Davidson is known among developers and builders as having one of the most stringent zoning ordinances anywhere; it bans drive-thru windows, requires gas stations to look more like general stores, and is one of the few such ordinances in the state requiring residential developers to provide a certain number of affordable homes in every project. When pressed, many of these developers will admit that the ordinance – which town officials say seeks to preserve Davidson’s charming yet sophisticated small-town college feel and has blocked the sprawl and developmental imbalance headaches like those in the contiguous town of Cornelius – has succeeded in making Davidson a great place to live. That means it is also a lucrative place to develop, despite the difficulties involved.

Yet here was a rare case in Davidson where the zoning ordinance, and the town’s application of it, was being called into question not by developers but by the residents officials say it seeks to protect.

While Murphy might have been onto something with his why-are-we-here approach, the conflict in the ordinance was real. The Davidson ordinance does pretty clearly say civic development should be two stories.

Brice and McCrary would not comment after the meeting on why it says that, given that most of Davidson’s church, government and school structures are one-story. At least one of those buildings – the Quaker Meetinghouse – was once a single-family residence. Burgess, by the way, acting as a member of the Davidson Design Review Board, voted in favor of that renovation project.

Town spokeswoman Cristina Shaul would note only that “most of Davidson’s one-story civic buildings were constructed prior to our ordinance,” created in 2001.
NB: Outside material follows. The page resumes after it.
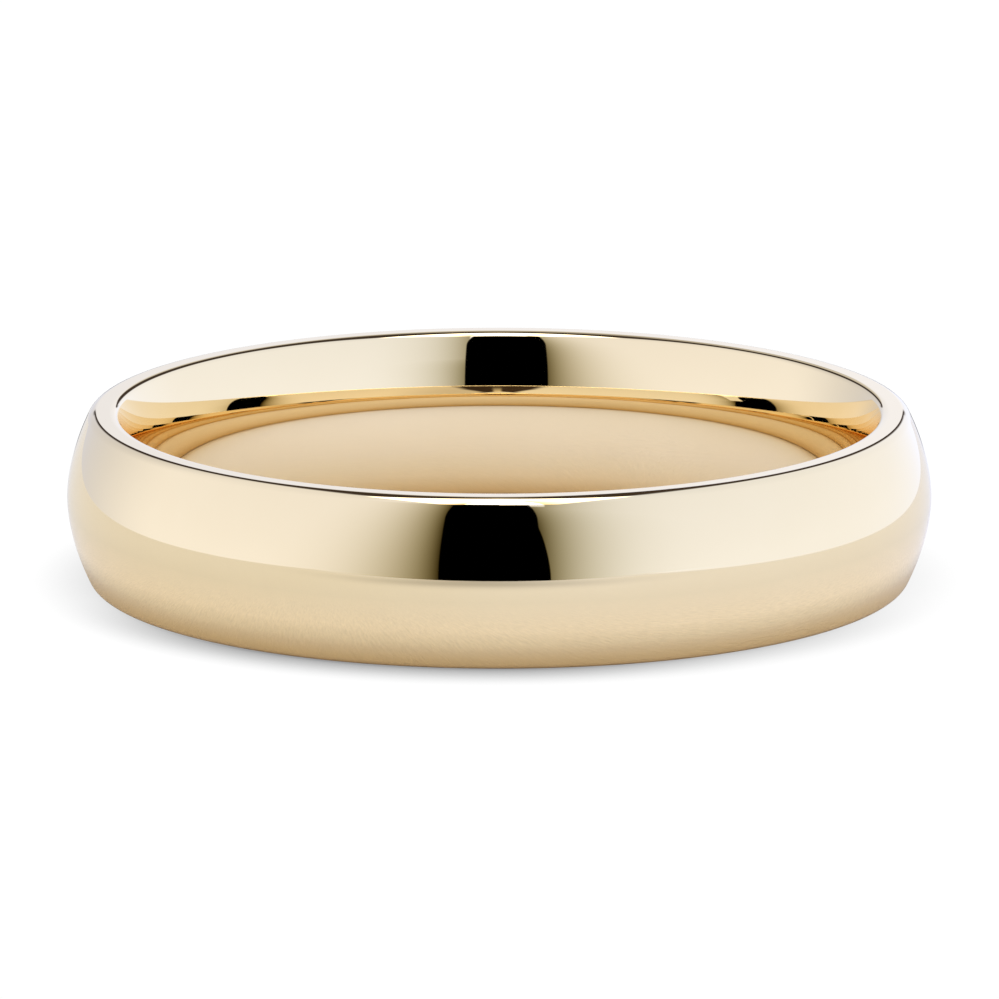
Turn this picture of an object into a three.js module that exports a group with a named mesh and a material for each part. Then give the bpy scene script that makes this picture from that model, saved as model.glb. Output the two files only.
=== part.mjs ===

Good point, but if the idea is to preserve Davidson’s character – during the meeting McCrary several times cited “precedent” as being the primary factor behind his reasoning – why the change-up in the ordinance?

Davidson resident David Boraks is editor of davidsonnews.net, which has done a heck of a job covering the Green School affair, and has his finger on the pulse of Davidson. He had this postgame observation: “Commercial buildings are also required to be two stories. I think the idea is to increase density, particularly in the downtown area. That’s still a future thing.”

If that’s accurate, and it sounds right given the town’s land-use record, why grant the variance? The ordinance says exceptions to the two-story rule should be granted by “necessity.” Irvin repeatedly asked: What does that mean?

That question leads to this one: Why is the town zoning ordinance written with so much room for interpretation, as are almost all such ordinances?

Which, by induction, leads to yet another question: If they are generally so dependent on staff and board judgment, what is the point of zoning ordinances at all?

Shad Spencer, the newly appointed interim zoning enforcer for the city of Charlotte, got at the nub of it in a recent interview when he said the city’s zoning ordinance and approval system were set up to give the staff and its elected and appointed boards the latitude to decide “what was the intent” of a project, “does it support the spirit of the code, is it good planning practice?”

There it is. The spirit of a law is a hard thing to define and legislate. Zoning ordinances are guidelines bending toward a larger goal.

The evidence and facts presented at the Davidson Board of Adjustment Monday night indicated that the school followed the two most overarching guidelines clearly stated in the town’s ordinance: Schools are allowed in village infill; so are minimal, low-impact renovations that preserve a structure’s residential look and feel. Jakubecy and her designer, architect David Malushizky of the Davidson office of the St. Louis-based Lawrence Group, say that is the school’s intent.

By comparison, the guideline seized upon by Burgess, et al., the two-story business – plus a few others involving things like driveway curb cuts, curbed parking-spot dimensions and screening of trash receptacles – were, Burgess admitted in an pre-hearing interview, really beside the point.

His point wasn’t to see the school build a typical two-story school structure next to his house, which would have had exactly the effect he was fighting: changing his neighborhood’s residential character.

His point was to stop the school from occupying the house by any means necessary, which in this case meant citing chapter and verse of the zoning ordinance’s two-story guideline about civic buildings.

It is exactly here that interpretation of a zoning ordinance is necessary.

And good.

The school might not have met a few particulars – particulars the code is careful to say are subject to interpretation by the planning manager. But it did meet Spencer’s “the spirit of the code” test.

That spirit, in the case of the village infill zone in Davidson’s zoning ordinance, is to create and preserve a purposeful mix of residential and civic buildings. The purpose of the village infill zone is to mix schools and daycare centers and libraries and places of worship into the fabric of the neighborhood, as they so often are in neighborhoods in towns large and small across the country, to make them accessible and walkable, thereby minimizing one of the complaints by neighbors of the Green School: increased traffic.

“There are schools and churches in neighborhoods throughout Davidson,” Kline said. “We want schools and churches where the people are.”

Burgess and his group of like-minded neighbors got their hearing Monday night. And then some.

At their hearing, they and Burgess’ legal team argued the particulars that suited their purpose, an aspect of civic development the town wants to encourage in future, and argued them pretty exhaustively.

But the spirit of the code, its overarching and supreme purpose, won the day. Barely. But still.

The last word goes to Murphy, who neatly summed up his I-don’t-know-what-we’re-doing-here argument by saying that the time to challenge this portion of the zoning ordinance was in 2001, when the law was approved by the Davidson Board of Commissioners.

One might argue the Board of Commissioners back then was lazy, or uninformed, or had some nefarious purpose.

Or one might say the wisdom of that board was this: The effectiveness of a zoning ordinance often lies not only in the law’s particulars but in its intent, which is why such ordinances are often stronger for their ambiguities.

And one of the reasons why democracy, particularly writ small, is such a funny business.